[begin Supplied records]

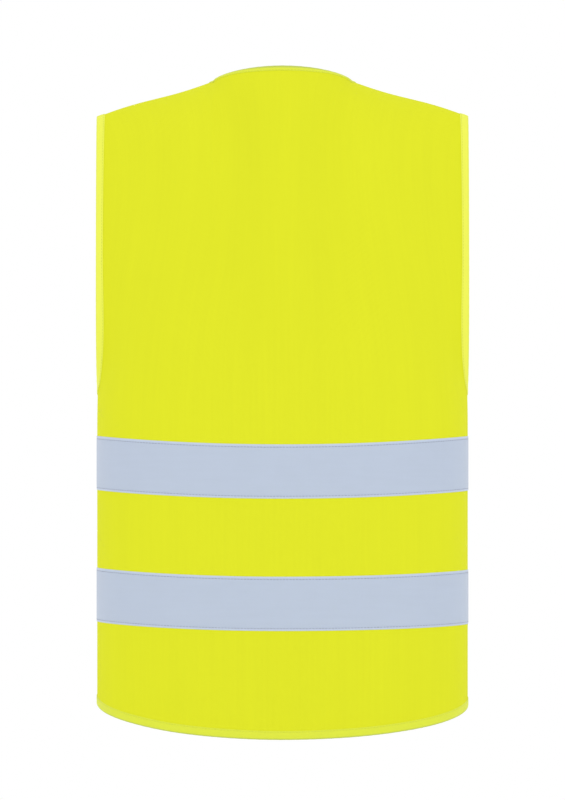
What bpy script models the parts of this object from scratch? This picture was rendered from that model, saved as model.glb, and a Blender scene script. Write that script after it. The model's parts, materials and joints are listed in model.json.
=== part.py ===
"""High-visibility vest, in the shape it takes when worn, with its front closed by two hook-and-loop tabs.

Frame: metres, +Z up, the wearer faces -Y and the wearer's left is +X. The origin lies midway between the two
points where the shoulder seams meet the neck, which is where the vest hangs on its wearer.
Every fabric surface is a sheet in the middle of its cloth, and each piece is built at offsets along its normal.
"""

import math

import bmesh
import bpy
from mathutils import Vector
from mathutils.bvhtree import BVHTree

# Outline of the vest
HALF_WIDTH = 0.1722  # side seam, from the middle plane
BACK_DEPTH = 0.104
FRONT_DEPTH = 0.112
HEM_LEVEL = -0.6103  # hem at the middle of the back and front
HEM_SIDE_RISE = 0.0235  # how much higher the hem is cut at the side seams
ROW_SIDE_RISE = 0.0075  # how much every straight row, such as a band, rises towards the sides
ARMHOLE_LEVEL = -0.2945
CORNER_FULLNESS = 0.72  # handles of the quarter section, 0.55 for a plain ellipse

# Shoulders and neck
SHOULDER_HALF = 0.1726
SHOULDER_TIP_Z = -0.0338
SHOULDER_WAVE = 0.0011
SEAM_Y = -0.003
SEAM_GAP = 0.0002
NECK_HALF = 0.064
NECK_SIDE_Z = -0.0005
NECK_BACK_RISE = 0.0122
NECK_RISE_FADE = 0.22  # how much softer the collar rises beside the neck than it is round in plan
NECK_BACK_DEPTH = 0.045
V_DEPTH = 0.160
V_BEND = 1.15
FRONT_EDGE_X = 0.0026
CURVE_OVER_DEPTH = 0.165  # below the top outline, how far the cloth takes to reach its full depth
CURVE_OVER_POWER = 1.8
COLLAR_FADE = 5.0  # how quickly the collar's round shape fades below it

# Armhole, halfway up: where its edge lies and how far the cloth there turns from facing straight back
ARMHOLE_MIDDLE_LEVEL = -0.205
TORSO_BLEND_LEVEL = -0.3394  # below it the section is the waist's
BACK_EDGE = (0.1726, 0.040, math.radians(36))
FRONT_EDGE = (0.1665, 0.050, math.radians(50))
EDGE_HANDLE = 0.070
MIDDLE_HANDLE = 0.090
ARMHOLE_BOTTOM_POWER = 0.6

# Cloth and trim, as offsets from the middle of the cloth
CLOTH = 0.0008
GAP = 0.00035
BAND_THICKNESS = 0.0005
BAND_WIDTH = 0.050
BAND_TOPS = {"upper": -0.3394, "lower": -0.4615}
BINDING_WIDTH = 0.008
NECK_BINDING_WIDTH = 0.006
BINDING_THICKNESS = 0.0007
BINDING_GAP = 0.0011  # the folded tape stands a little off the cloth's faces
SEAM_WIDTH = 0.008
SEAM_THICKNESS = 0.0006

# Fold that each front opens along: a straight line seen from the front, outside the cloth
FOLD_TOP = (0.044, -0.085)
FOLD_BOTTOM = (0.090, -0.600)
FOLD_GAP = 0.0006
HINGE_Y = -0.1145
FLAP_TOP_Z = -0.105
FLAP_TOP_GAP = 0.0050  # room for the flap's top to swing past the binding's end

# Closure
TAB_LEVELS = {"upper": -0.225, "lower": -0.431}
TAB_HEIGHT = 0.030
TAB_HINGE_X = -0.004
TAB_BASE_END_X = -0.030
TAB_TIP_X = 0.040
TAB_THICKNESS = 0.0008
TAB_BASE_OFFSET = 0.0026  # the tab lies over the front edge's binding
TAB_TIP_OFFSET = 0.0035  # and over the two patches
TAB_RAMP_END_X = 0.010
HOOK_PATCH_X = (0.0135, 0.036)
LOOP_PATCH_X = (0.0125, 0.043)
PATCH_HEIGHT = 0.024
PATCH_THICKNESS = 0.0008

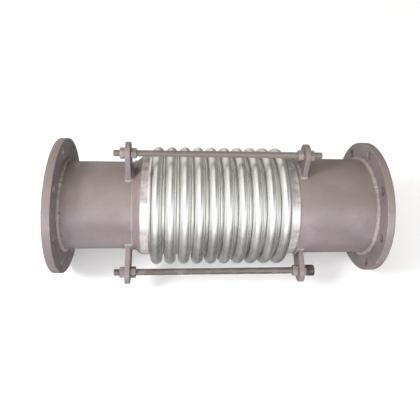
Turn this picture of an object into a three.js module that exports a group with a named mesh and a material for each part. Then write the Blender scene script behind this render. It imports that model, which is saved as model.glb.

[end Supplied records]

* [Do this]: Identify how many lines in the entries above include the string "model", then state that number alone.

* [Result below]: 2